** START OF Records to process **

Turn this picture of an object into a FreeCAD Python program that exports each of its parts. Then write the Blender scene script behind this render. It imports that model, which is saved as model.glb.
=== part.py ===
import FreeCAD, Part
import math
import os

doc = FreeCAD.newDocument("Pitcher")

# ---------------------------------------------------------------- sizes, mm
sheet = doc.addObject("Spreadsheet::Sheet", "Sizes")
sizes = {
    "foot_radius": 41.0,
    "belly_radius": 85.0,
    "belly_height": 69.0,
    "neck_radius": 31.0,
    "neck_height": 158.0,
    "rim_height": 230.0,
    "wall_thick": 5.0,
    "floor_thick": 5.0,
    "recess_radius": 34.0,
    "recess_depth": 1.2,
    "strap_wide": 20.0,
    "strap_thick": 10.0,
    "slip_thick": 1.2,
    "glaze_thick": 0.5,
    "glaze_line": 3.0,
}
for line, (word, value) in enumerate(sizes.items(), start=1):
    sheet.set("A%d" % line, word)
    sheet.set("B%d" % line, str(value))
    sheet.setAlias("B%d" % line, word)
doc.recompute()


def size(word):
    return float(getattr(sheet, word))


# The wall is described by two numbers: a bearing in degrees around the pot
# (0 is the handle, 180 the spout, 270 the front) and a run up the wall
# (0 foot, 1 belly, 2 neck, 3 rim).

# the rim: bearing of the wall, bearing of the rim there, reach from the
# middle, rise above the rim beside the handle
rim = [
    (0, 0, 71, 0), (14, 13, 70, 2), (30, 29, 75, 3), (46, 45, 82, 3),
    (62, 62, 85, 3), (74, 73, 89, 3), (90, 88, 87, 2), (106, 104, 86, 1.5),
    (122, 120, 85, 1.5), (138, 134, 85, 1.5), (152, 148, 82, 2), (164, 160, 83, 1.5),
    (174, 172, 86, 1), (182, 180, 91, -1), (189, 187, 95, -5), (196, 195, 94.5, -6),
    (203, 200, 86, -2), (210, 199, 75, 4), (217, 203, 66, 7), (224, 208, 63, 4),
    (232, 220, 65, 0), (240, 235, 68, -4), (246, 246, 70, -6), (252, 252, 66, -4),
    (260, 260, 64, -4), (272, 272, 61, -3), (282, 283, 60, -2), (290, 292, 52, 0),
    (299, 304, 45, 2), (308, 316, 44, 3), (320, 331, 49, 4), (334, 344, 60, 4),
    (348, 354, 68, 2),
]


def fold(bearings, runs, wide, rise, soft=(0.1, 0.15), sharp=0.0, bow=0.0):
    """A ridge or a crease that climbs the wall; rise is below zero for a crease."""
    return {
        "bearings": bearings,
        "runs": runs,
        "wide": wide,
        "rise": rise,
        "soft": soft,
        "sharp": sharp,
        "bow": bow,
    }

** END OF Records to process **
** START OF Records to process **

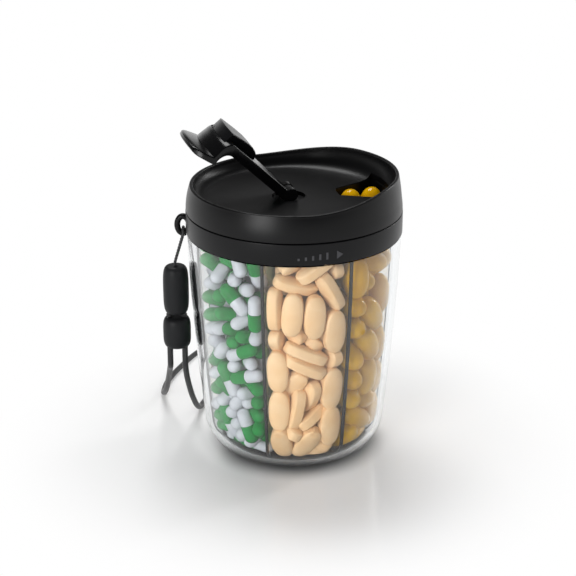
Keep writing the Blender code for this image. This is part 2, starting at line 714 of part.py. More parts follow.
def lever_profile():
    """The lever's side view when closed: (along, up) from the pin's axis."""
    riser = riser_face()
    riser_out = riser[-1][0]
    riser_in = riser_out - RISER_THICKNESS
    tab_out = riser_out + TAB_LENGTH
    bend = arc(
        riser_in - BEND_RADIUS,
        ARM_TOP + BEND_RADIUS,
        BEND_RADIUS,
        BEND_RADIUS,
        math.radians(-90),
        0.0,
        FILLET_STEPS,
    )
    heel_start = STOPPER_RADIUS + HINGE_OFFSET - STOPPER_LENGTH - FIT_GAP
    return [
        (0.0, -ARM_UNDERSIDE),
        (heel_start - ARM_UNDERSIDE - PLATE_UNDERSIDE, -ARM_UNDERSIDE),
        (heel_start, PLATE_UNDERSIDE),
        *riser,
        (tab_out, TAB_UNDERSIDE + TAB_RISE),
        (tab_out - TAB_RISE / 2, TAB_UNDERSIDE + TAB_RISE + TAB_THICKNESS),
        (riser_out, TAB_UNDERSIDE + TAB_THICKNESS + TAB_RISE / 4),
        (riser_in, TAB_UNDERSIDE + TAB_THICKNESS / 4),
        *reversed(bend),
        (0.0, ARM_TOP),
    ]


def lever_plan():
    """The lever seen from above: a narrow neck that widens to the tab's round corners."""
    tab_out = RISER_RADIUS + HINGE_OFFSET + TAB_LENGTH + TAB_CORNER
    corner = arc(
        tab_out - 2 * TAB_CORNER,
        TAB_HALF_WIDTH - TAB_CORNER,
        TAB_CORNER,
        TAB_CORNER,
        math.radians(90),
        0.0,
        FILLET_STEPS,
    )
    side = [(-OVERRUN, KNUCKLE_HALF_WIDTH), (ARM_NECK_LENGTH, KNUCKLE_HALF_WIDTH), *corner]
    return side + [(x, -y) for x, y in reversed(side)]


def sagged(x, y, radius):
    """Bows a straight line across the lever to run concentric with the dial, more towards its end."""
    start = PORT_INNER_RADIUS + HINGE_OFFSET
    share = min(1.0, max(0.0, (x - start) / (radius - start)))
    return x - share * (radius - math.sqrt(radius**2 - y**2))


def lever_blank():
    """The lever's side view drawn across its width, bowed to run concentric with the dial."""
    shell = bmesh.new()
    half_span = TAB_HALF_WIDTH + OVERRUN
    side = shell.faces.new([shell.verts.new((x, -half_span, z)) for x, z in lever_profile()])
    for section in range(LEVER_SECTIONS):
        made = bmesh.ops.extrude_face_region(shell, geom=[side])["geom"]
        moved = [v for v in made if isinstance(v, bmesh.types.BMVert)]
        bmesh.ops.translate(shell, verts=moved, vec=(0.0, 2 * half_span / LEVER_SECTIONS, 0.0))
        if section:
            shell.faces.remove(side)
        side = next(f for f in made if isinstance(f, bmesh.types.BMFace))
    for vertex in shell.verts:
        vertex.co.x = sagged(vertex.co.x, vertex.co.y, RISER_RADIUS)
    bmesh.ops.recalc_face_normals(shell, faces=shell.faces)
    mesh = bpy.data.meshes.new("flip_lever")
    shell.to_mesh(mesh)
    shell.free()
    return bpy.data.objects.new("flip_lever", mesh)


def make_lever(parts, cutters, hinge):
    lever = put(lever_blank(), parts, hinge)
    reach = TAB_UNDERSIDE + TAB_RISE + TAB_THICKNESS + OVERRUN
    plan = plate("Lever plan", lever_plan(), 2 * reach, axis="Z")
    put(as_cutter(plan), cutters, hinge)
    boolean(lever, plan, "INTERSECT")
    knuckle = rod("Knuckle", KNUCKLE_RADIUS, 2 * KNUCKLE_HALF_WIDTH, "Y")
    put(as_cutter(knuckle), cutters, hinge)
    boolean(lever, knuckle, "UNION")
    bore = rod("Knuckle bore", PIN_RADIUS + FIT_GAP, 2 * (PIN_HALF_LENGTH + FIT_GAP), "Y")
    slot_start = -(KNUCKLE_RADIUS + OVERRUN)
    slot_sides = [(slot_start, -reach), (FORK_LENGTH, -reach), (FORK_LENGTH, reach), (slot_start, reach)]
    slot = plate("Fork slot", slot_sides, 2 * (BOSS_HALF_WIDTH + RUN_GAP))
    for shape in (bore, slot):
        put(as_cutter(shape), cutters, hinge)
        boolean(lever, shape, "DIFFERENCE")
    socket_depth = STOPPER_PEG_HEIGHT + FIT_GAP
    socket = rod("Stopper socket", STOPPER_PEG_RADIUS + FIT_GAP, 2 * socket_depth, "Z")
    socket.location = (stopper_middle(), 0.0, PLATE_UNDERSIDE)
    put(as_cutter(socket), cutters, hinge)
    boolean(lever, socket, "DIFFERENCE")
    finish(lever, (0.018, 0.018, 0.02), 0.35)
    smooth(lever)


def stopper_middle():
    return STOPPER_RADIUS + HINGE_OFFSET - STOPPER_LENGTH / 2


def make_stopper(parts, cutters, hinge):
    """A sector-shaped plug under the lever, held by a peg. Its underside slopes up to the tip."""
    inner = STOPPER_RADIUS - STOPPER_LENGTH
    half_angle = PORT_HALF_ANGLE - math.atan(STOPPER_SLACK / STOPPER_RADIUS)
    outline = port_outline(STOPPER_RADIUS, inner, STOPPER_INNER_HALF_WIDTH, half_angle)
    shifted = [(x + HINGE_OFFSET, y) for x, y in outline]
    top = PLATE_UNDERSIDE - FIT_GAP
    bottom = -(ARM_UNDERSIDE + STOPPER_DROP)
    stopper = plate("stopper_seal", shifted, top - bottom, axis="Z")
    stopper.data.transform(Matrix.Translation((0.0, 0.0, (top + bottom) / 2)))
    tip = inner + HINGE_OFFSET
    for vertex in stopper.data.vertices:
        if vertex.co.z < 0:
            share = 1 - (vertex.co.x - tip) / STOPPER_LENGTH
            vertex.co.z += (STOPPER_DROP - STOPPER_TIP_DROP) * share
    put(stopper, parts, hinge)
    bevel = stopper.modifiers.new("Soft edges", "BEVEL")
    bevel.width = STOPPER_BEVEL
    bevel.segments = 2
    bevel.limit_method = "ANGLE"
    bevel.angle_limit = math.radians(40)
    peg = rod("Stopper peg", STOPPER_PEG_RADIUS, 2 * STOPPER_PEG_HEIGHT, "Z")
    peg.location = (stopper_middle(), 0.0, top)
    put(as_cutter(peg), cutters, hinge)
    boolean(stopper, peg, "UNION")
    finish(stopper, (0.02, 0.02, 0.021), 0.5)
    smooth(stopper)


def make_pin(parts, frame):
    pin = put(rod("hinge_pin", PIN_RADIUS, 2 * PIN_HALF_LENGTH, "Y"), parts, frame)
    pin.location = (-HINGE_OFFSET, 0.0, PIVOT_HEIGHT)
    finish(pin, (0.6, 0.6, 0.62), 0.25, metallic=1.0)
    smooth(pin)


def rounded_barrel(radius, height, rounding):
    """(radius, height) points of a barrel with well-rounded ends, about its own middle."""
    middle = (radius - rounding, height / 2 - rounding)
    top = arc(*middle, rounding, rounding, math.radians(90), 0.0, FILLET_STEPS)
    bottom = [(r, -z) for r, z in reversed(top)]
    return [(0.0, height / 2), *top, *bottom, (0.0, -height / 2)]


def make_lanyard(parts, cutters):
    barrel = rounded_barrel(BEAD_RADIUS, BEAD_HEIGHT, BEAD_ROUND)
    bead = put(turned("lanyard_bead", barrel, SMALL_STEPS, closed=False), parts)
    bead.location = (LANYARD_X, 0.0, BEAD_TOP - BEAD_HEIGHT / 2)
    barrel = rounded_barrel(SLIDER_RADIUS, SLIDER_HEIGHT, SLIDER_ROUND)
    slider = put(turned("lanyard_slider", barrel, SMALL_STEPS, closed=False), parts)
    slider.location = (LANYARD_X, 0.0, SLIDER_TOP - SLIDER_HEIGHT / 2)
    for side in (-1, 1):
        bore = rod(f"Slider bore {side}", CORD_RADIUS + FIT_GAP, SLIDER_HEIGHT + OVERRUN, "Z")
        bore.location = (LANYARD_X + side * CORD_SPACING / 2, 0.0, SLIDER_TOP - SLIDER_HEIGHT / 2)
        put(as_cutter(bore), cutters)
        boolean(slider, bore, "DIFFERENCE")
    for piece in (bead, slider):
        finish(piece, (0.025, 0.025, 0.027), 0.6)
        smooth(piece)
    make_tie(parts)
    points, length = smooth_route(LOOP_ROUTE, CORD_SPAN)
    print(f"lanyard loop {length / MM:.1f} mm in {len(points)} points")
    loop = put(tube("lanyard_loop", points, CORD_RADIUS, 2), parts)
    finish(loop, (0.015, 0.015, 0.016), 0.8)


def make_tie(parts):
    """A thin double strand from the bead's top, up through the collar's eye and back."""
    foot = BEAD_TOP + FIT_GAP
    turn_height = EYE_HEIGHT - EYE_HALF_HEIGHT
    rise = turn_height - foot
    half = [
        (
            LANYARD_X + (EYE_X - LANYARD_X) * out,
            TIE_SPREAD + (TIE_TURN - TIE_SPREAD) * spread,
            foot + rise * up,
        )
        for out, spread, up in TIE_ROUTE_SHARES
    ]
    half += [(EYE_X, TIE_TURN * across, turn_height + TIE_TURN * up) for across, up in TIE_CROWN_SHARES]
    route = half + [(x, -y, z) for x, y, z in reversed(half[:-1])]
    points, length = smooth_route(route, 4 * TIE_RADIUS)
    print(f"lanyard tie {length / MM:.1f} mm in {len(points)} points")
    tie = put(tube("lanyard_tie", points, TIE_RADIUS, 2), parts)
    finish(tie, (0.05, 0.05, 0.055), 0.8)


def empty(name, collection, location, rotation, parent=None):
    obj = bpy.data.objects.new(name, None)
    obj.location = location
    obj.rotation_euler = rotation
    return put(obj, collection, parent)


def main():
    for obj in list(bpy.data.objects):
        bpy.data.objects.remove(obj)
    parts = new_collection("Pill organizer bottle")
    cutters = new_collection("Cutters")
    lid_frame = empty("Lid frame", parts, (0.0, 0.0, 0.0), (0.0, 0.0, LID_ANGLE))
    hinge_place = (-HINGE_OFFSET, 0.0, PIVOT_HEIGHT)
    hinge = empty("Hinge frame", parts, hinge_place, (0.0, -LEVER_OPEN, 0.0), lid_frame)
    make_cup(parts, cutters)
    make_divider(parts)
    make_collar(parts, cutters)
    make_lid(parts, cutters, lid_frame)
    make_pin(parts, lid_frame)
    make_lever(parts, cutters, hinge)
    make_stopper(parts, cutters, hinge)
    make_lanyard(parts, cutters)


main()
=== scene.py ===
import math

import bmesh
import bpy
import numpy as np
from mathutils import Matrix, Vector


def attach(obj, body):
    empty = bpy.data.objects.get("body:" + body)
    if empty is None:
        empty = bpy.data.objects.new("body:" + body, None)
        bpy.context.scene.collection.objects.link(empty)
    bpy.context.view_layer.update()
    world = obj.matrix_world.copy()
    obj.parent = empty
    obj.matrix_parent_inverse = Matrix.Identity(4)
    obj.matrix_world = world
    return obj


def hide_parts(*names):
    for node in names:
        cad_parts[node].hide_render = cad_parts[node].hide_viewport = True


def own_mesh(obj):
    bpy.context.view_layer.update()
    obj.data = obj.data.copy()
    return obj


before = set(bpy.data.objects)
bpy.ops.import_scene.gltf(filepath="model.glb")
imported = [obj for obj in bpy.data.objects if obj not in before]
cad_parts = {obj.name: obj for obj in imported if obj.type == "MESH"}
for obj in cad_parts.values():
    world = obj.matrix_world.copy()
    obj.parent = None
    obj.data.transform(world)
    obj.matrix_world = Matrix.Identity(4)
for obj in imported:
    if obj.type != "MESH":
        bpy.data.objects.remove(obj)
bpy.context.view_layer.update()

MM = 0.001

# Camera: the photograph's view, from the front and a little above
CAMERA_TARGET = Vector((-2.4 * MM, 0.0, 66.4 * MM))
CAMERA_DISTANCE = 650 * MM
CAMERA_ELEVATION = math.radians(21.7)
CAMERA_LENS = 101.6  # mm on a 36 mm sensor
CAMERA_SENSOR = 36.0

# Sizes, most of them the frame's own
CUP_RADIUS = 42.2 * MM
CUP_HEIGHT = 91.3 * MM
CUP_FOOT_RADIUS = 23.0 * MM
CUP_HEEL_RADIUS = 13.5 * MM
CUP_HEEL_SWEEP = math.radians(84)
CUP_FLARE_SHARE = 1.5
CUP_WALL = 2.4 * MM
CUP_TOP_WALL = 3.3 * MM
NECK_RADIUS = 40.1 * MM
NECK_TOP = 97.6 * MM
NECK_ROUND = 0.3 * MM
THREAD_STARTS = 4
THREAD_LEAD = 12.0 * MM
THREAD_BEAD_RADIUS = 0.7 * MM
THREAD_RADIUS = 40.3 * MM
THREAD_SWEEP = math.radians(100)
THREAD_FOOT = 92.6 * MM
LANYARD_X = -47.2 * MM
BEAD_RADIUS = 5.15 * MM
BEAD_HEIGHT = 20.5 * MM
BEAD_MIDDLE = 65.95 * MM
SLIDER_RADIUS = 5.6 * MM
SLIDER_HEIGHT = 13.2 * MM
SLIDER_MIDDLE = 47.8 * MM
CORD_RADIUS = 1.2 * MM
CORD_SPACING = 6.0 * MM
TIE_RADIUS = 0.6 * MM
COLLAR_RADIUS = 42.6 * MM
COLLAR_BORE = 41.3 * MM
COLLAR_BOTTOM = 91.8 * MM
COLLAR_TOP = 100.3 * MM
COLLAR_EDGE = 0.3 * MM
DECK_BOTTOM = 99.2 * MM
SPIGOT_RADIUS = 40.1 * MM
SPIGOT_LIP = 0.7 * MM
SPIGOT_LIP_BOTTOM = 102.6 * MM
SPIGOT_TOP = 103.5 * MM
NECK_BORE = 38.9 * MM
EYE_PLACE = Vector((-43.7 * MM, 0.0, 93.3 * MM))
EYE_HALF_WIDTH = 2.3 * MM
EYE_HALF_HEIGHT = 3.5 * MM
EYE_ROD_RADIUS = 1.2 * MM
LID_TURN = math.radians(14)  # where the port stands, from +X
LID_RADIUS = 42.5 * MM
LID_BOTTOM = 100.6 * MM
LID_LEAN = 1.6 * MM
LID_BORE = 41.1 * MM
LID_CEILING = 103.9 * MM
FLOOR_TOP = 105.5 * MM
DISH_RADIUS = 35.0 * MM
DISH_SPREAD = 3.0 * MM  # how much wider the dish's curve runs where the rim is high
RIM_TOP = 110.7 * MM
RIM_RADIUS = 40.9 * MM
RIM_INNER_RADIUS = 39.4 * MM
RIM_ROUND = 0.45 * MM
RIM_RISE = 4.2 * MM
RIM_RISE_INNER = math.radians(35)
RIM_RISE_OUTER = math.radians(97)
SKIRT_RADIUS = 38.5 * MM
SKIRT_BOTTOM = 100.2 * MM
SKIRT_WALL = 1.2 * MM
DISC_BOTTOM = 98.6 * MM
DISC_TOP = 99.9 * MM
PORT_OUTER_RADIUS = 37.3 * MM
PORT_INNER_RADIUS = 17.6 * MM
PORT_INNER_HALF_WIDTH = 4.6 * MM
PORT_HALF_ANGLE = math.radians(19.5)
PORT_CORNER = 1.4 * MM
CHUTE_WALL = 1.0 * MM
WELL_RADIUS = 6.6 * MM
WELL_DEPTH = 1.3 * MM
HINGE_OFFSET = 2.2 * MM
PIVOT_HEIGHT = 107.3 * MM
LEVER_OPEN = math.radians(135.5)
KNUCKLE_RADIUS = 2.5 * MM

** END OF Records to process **
** START OF Records to process **

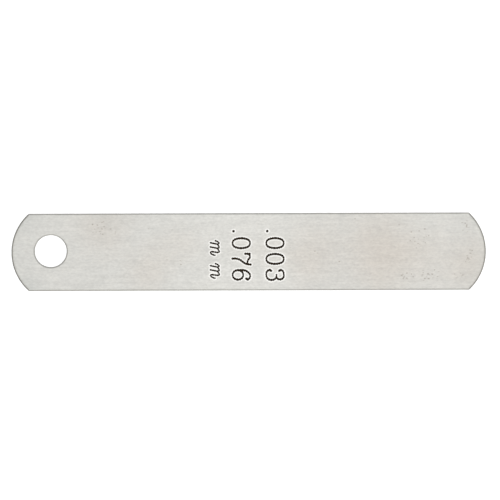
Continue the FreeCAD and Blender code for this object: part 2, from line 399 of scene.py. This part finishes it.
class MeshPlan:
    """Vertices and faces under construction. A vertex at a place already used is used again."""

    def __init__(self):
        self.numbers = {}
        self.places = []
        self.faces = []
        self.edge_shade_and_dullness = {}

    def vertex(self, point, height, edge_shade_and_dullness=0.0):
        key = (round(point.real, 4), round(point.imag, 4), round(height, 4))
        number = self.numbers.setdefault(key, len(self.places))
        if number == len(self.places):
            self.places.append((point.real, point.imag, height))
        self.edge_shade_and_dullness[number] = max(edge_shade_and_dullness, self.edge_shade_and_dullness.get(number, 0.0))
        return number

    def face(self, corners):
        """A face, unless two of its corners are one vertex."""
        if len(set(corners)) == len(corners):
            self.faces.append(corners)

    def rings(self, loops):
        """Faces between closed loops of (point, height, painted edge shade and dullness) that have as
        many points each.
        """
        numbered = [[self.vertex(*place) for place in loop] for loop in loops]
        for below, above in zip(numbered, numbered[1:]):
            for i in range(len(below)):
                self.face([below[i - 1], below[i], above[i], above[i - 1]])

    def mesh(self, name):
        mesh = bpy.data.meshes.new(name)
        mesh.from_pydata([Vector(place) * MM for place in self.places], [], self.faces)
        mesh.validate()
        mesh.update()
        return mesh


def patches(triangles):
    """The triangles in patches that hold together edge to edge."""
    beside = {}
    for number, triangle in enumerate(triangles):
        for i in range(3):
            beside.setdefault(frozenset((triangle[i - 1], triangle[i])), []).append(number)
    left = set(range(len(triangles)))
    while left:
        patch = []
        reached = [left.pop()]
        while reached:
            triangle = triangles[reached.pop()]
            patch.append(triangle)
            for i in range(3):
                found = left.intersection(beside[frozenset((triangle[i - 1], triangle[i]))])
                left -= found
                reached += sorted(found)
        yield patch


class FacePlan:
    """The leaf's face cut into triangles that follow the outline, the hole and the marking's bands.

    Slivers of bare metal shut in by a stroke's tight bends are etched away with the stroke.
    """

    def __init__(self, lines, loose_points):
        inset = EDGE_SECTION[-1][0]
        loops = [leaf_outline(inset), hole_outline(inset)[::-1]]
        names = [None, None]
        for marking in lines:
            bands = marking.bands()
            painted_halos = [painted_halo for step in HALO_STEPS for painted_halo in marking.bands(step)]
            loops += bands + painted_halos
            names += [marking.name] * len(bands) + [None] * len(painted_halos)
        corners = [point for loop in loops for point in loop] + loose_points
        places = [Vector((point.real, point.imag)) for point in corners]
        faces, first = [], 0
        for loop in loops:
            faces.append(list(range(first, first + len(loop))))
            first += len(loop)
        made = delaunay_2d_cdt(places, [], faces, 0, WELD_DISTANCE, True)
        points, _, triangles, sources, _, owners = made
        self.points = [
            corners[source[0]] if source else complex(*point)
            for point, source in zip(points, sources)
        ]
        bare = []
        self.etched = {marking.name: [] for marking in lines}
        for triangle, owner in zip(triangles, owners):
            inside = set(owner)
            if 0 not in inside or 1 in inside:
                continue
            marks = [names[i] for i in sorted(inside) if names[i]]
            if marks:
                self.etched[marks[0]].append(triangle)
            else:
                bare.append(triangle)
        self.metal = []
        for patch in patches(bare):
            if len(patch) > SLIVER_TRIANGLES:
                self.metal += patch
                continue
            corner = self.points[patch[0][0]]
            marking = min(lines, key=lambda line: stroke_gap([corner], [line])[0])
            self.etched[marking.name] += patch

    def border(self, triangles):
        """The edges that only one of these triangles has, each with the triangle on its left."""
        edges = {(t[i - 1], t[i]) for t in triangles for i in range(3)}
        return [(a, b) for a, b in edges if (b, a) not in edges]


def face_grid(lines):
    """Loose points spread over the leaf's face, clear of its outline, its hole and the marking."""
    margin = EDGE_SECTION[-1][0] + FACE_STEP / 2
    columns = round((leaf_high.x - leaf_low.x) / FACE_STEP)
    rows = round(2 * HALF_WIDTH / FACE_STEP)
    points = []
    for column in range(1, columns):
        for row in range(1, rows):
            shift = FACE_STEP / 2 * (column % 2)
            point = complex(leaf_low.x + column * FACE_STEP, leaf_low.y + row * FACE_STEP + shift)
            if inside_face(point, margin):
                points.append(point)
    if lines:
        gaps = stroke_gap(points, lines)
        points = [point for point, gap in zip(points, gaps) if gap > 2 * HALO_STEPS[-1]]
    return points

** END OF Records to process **

Task to carry out – Return, unchanged, the run of lines above that opens with the line containing "obj.matrix_world = world" and closes with the line containing "before = set(bpy.data.objects)". Include both.

Answer for this exercise –
    obj.matrix_world = world
    return obj


def hide_parts(*names):
    for node in names:
        cad_parts[node].hide_render = cad_parts[node].hide_viewport = True


def own_mesh(obj):
    bpy.context.view_layer.update()
    obj.data = obj.data.copy()
    return obj


before = set(bpy.data.objects)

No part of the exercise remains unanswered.